I used to ponder those clothes, but then I thought: well, they don't
need to dress up to pull, do they?
I always wondered though, why there, exactly? I mean, there's a
lot of dark streets round here. Sure, there's cobbles on Slaughter
Street. A bridge. A taxi rank where drivers of black cabs take their
breaks. But nothing to especially make it a place for working girls
to ply their trade.
(Notice the delicate language there? If I was talking to a friend,
I'd talk about prostitutes. In fact, I'd talk about whores. Nothing
especially, I'd say, to make it a place for whores to hang out.
But this is writing.

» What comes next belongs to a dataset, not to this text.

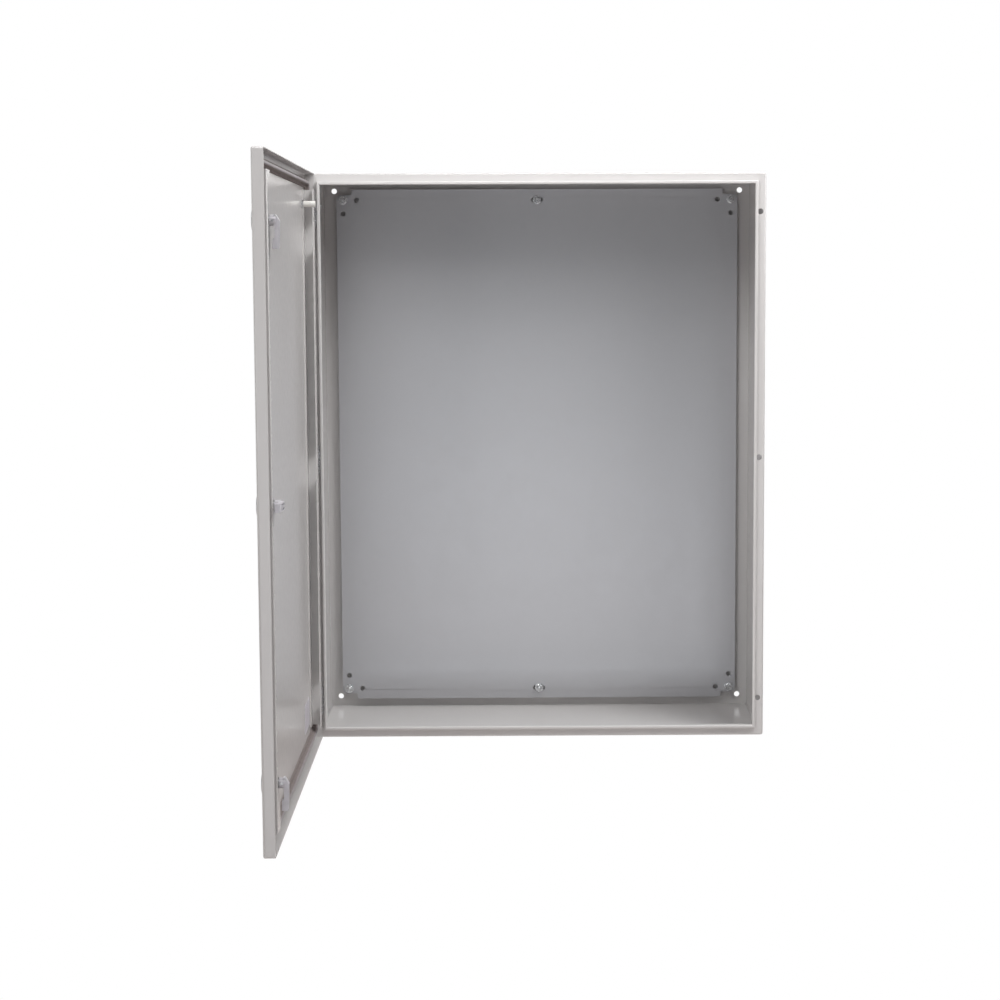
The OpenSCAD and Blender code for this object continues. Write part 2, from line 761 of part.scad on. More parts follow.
lock_nut(1);  // lock_nut_middle
lock_nut(2);  // lock_nut_bottom
lock_core(0);  // lock_core_top
lock_core(1);  // lock_core_middle
lock_core(2);  // lock_core_bottom
latch_cam(0);  // latch_cam_top
latch_cam(1);  // latch_cam_middle
latch_cam(2);  // latch_cam_bottom
cam_screw(0);  // cam_screw_top
cam_screw(1);  // cam_screw_middle
cam_screw(2);  // cam_screw_bottom
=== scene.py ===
import math

import bmesh
import bpy
from mathutils import Matrix, Vector


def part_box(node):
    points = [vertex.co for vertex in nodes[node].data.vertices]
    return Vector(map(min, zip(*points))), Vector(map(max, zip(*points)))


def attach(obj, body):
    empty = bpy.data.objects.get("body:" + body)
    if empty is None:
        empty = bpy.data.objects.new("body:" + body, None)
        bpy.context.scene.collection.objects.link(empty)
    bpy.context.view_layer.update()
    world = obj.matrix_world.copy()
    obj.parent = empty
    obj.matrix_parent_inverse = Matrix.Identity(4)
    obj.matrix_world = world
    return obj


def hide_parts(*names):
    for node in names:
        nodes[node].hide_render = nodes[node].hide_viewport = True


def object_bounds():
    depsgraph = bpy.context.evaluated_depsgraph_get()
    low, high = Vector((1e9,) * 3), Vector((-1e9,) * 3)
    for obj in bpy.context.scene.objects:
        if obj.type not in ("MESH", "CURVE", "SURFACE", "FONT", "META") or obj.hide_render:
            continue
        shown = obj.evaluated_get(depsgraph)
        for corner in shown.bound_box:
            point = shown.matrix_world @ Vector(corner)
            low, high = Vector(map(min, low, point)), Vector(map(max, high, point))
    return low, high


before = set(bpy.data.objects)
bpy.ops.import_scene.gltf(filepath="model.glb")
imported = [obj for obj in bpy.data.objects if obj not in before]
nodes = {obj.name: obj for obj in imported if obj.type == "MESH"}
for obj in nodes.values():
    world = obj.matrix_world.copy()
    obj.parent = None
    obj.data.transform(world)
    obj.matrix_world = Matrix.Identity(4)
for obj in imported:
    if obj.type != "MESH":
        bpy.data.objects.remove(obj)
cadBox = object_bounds()
mm = 0.001
print("frame loaded:", len(nodes), "solid nodes")


# Materials. Every finish starts from one shader, and its texture runs on object coordinates in metres.

def startMaterial(name, color, metallic, roughness):
    material = bpy.data.materials.new(name)
    material.use_nodes = True
    tree = material.node_tree
    shader = tree.nodes["Principled BSDF"]
    shader.inputs["Base Color"].default_value = (*color, 1)
    shader.inputs["Metallic"].default_value = metallic
    shader.inputs["Roughness"].default_value = roughness
    material.diffuse_color = (*color, 1)
    return material, tree, shader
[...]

It behoves one well to be more formal in writing,
wouldn't you say? Indeed, ma'am, it does. More tea, vicar?)
Last night, walking home from band rehearsal, treading delicately
over the streams of urine that trickled from between the trucks
in the lorry-park down towards the gutter, I twigged. Doh! Lorry
park! Urine! Men! Men. Men and their spurting, trickling, dribbling
penii. Hence the whores. Simple.
I don't mind it. I walk down that dark dark street night after night
and I wonder. Dark street. Bad men. Stuff your mother warned you
about.
I wonder about all that, but I don't worry.
Because of the girls.
Mum didn't need to warn me not to get into cars with strange men.
On my street, at least, their cars are all full.